▶ _MATERIAL PROVIDED_:
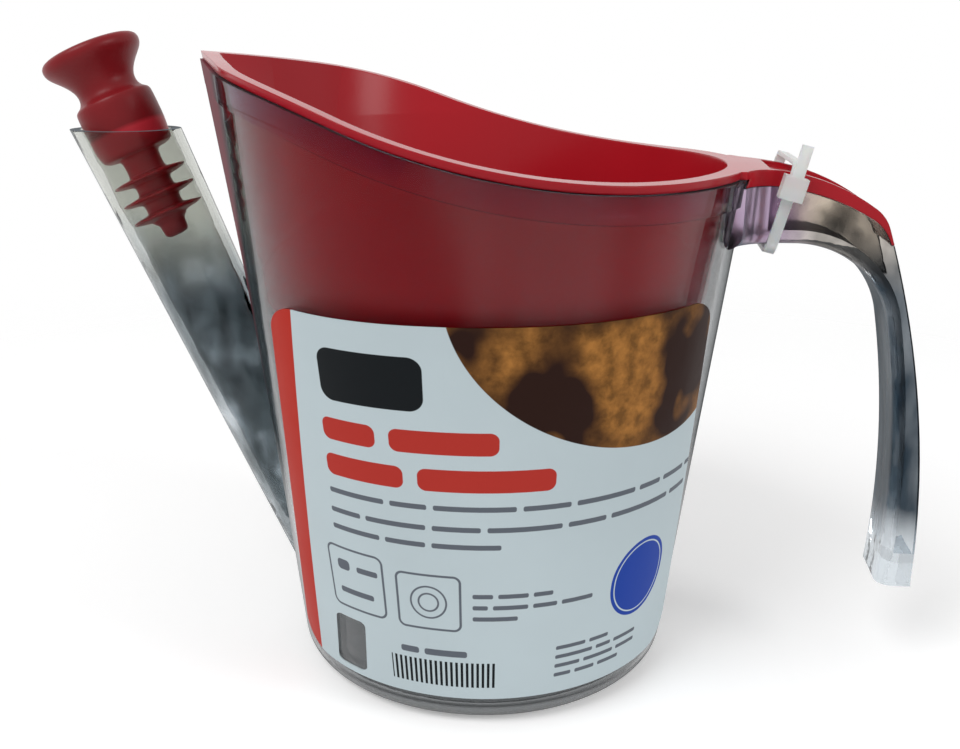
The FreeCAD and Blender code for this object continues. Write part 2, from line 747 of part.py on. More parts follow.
def rounded_polygon(corners, radius):
    """Edges of a polygon, given anticlockwise, with rounded corners."""
    arcs = []
    count = len(corners)
    for number, corner in enumerate(corners):
        before = Vector(*corners[number - 1], 0)
        here = Vector(*corner, 0)
        after = Vector(*corners[(number + 1) % count], 0)
        into = (here - before).normalize()
        out = (after - here).normalize()
        turn = into.getAngle(out)
        back = radius * math.tan(turn / 2)
        left = Vector(-into.y, into.x, 0)
        centre = here - into * back + left * radius
        first = math.degrees(math.atan2(-left.y, -left.x))
        arcs.append(arc((centre.x, centre.y), radius, first, first + math.degrees(turn)))
    edges = []
    for number, bend in enumerate(arcs):
        following = arcs[(number + 1) % count]
        edges.append(bend)
        leaves = on_circle(bend[1], bend[2], bend[4])
        arrives = on_circle(following[1], following[2], following[3])
        edges.append(line(leaves, arrives))
    return edges


def label_pad(name, corners, radius):
    """Pad of a rounded outline from the jug's axis out past its wall."""
    face = sketch(f"{name}_face", rounded_polygon(corners, radius), label_frame(0.0))
    return extrusion(name, face, "2 * Sizes.foot_radius", both_ways=False)


label_low, label_high = size("label_bottom"), size("label_top")
low_half, high_half = size("label_bottom_half"), size("label_top_half")
label_pad_solid = label_pad(
    "label_area",
    [(-low_half, label_low), (low_half, label_low), (high_half, label_high), (-high_half, label_high)],
    size("label_corner"),
)
window_right = size("window_left") + size("window_width")
window_high = size("window_bottom") + size("window_height")
window = label_pad(
    "window",
    [
        (size("window_left"), size("window_bottom")),
        (window_right, size("window_bottom")),
        (window_right, window_high),
        (size("window_left"), window_high),
    ],
    0.2 * size("window_width"),
)
glue_form = jug_form("glue", 0.0, size("label_gap"))
skin_form = jug_form("skin", 0.0, size("label_gap") + size("label_thick"))
label_area = cut("label_with_window", label_pad_solid, window)
label = common("label", cut("label_skin", skin_form, glue_form), label_area)

# Cable tie: a closed loop round the handle's root and the tongue, with head and tail


def tie_frame():
    """Placement of the loop's plane: x across the object, y up along the leaning loop."""
    lean = Rotation(Vector(0, 1, 0), size("tie_lean"))
    stand = Rotation(Vector(1, 1, 1), 120)
    return Placement(Vector(size("tie_foot"), 0, root_under), lean.multiply(stand))


def loop_corners(half, low, high):
    return [(-half, low), (half, low), (half, high), (-half, high)]


def tie_pad(name, edges, width):
    face = sketch(f"{name}_face", edges, tie_frame())
    return extrusion(name, face, width)


tie_lean = math.radians(size("tie_lean"))
half_strap = size("tie_width") / 2
tie_gap = size("tie_gap")
lean_gap = tie_gap + half_strap * math.tan(tie_lean)
tie_rise = (brim_top - root_under) / math.cos(tie_lean)
thick = size("tie_thick")
held = plan_outline(0.0)[1]
nearest = size("tie_foot") - half_strap / math.cos(tie_lean) - (thick + lean_gap) * math.sin(tie_lean)
below_centre = held[1][0] - nearest
held_half = held[1][1] - math.sqrt(size("root_fillet") ** 2 - below_centre ** 2)
inner_half = held_half + tie_gap
inner_low, inner_high = -lean_gap, tie_rise + lean_gap
corner = size("tie_corner")
loop_out = tie_pad(
    "tie_outside",
    rounded_polygon(loop_corners(inner_half + thick, inner_low - thick, inner_high + thick), corner + thick),
    "Sizes.tie_width",
)
loop_in = tie_pad(
    "tie_inside",
    rounded_polygon(loop_corners(inner_half, inner_low, inner_high), corner),
    "2 * Sizes.tie_width",
)
tie_loop = cut("tie_loop", loop_out, loop_in)
head_low = size("tie_head_low")
head_high = head_low + size("tie_head")
head_out = -(inner_half + thick / 2 + size("tie_head_depth"))
tie_head = tie_pad(
    "tie_head",
    rounded_polygon(
        [(head_out, head_low), (-inner_half - thick / 2, head_low),
         (-inner_half - thick / 2, head_high), (head_out, head_high)],
        0.2 * thick,
    ),
    "Sizes.tie_head",
)
tail_out = -(inner_half + size("tie_head_depth"))
tie_tail = tie_pad(
    "tie_tail",
    rounded_polygon(
        [(tail_out, head_high - thick), (tail_out + thick, head_high - thick),
         (tail_out + thick, head_high + size("tie_tail")), (tail_out, head_high + size("tie_tail"))],
        0.2 * thick,
    ),
    "Sizes.tie_width",
)
cable_tie = fuse("cable_tie", tie_loop, tie_head, tie_tail)

doc.recompute()

# Check and write every sub-part

SUB_PARTS = {
    "jug_shell": jug_shell,
    "spout_tube": spout_tube,
    "handle": handle,
    "strainer_insert": strainer_insert,
    "spout_stopper": stopper_body,
    "label": label,
    "cable_tie": cable_tie,
}
for item in doc.Objects:
    if "Invalid" in item.State or "Error" in item.State:
        raise RuntimeError(f"{item.Name} failed: {item.State}")
os.makedirs("parts", exist_ok=True)
for name, item in SUB_PARTS.items():
    item.Label = name
    shape = item.Shape
    if shape.isNull() or not shape.isValid():
        raise RuntimeError(f"{name} has no valid shape")
    if len(shape.Solids) != 1:
        raise RuntimeError(f"{name} has {len(shape.Solids)} solids")
for name, item in SUB_PARTS.items():
    item.Shape.exportStep(f"parts/{name}.step")
    box = item.Shape.BoundBox
    print(
        f"{name}: volume {item.Shape.Volume:.0f} x {box.XMin:.1f}..{box.XMax:.1f}"
        f" y {box.YMin:.1f}..{box.YMax:.1f} z {box.ZMin:.1f}..{box.ZMax:.1f}"
    )
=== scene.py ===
"""Gravy fat separator: clear jug with spout and handle, red strainer, stopper, label and tie."""
import math

import bpy
from bpy.props import FloatProperty, FloatVectorProperty, IntProperty, PointerProperty
from mathutils import Matrix, Vector
from mathutils.bvhtree import BVHTree


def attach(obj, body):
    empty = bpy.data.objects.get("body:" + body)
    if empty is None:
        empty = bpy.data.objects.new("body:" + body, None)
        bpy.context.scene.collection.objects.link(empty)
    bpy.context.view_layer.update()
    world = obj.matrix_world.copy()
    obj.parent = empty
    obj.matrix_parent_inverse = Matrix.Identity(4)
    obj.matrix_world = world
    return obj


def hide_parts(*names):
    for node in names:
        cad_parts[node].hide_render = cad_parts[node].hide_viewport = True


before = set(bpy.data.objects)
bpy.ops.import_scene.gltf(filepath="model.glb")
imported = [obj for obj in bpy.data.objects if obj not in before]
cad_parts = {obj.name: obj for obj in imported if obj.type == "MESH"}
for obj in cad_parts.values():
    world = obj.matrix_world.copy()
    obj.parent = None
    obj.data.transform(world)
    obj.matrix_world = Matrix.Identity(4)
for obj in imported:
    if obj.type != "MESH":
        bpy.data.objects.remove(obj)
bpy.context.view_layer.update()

bl_info = {
    "name": "Fat Separator",
    "version": (1, 0, 0),
    "blender": (4, 5, 0),
    "location": "View3D > Sidebar > Separator",
    "description": "Dresses a gravy fat separator and sets it on a studio floor",
    "category": "Object",
}

WHITE = (1.0, 1.0, 1.0, 1.0)

# Places taken from the model, in metres, with angles written in degrees
MOUTH = Vector((-0.0791, 0.0, 0.115))
SPOUT_TILT = math.radians(23.3)
BRIM_TOP = 0.1093
BRIM_START = 0.042
BRIM_SWEEP = 0.166
BRIM_SLOPE = math.radians(21.5)
BRIM_DROP = 0.00165
COLLAR = 0.005
COLLAR_SLACK = 0.0003

# Small distances in metres: joined vertices, touching walls, and the finish of the tie
WELD = 1e-7
TOUCHING = 0.00006
TIE_THINNER = 0.0002
TIE_EDGE = 0.00022

# Waves in the clear plastic, in metres
WALL_WAVE = 0.00003
LIP_WAVE = 0.0001

# Where the painted light and shade of the clear plastic change, in metres up and, for the last two,
# along
FOOT_TOP = (0.0040, 0.0060)
RIM_FADE = (0.035, 0.055)
MOUTH_FADE = (0.086, 0.104)
PALM_FADE = (0.090, 0.104)
END_FADE = (0.034, 0.043)
BEAK_BACK = (-0.050, -0.044)
ROOT_REACH = (0.058, 0.068)

# Stopper: height above the spout's mouth and radius of each ring, in metres
STUB_RINGS = (
    (-0.0252, 0.0012), (-0.0250, 0.0023), (-0.0244, 0.0028), (-0.0219, 0.0028),
    (-0.0216, 0.0036),
)
KNOB_RINGS = (
    (-0.0062, 0.0041), (-0.0060, 0.0048), (-0.0058, 0.0076), (-0.0052, 0.0081),
    (-0.0010, 0.0085), (0.0000, 0.0086), (0.0056, 0.0086), (0.0063, 0.0084),
    (0.0067, 0.0079), (0.0071, 0.0072), (0.0080, 0.0066), (0.0092, 0.0064),
    (0.0106, 0.0067), (0.0122, 0.0077), (0.0136, 0.0090), (0.0148, 0.0102),
    (0.0156, 0.0107), (0.0164, 0.0109), (0.0172, 0.0108), (0.0178, 0.0103),
    (0.0181, 0.0094), (0.0183, 0.0070), (0.0184, 0.0035), (0.0185, 0.0010),
)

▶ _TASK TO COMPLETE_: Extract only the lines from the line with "if shape.isNull() or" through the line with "bpy.data.objects.remove(obj)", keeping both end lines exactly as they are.

▶ _FINAL ANSWER_:
    if shape.isNull() or not shape.isValid():
        raise RuntimeError(f"{name} has no valid shape")
    if len(shape.Solids) != 1:
        raise RuntimeError(f"{name} has {len(shape.Solids)} solids")
for name, item in SUB_PARTS.items():
    item.Shape.exportStep(f"parts/{name}.step")
    box = item.Shape.BoundBox
    print(
        f"{name}: volume {item.Shape.Volume:.0f} x {box.XMin:.1f}..{box.XMax:.1f}"
        f" y {box.YMin:.1f}..{box.YMax:.1f} z {box.ZMin:.1f}..{box.ZMax:.1f}"
    )
=== scene.py ===
"""Gravy fat separator: clear jug with spout and handle, red strainer, stopper, label and tie."""
import math

import bpy
from bpy.props import FloatProperty, FloatVectorProperty, IntProperty, PointerProperty
from mathutils import Matrix, Vector
from mathutils.bvhtree import BVHTree


def attach(obj, body):
    empty = bpy.data.objects.get("body:" + body)
    if empty is None:
        empty = bpy.data.objects.new("body:" + body, None)
        bpy.context.scene.collection.objects.link(empty)
    bpy.context.view_layer.update()
    world = obj.matrix_world.copy()
    obj.parent = empty
    obj.matrix_parent_inverse = Matrix.Identity(4)
    obj.matrix_world = world
    return obj


def hide_parts(*names):
    for node in names:
        cad_parts[node].hide_render = cad_parts[node].hide_viewport = True


before = set(bpy.data.objects)
bpy.ops.import_scene.gltf(filepath="model.glb")
imported = [obj for obj in bpy.data.objects if obj not in before]
cad_parts = {obj.name: obj for obj in imported if obj.type == "MESH"}
for obj in cad_parts.values():
    world = obj.matrix_world.copy()
    obj.parent = None
    obj.data.transform(world)
    obj.matrix_world = Matrix.Identity(4)
for obj in imported:
    if obj.type != "MESH":
        bpy.data.objects.remove(obj)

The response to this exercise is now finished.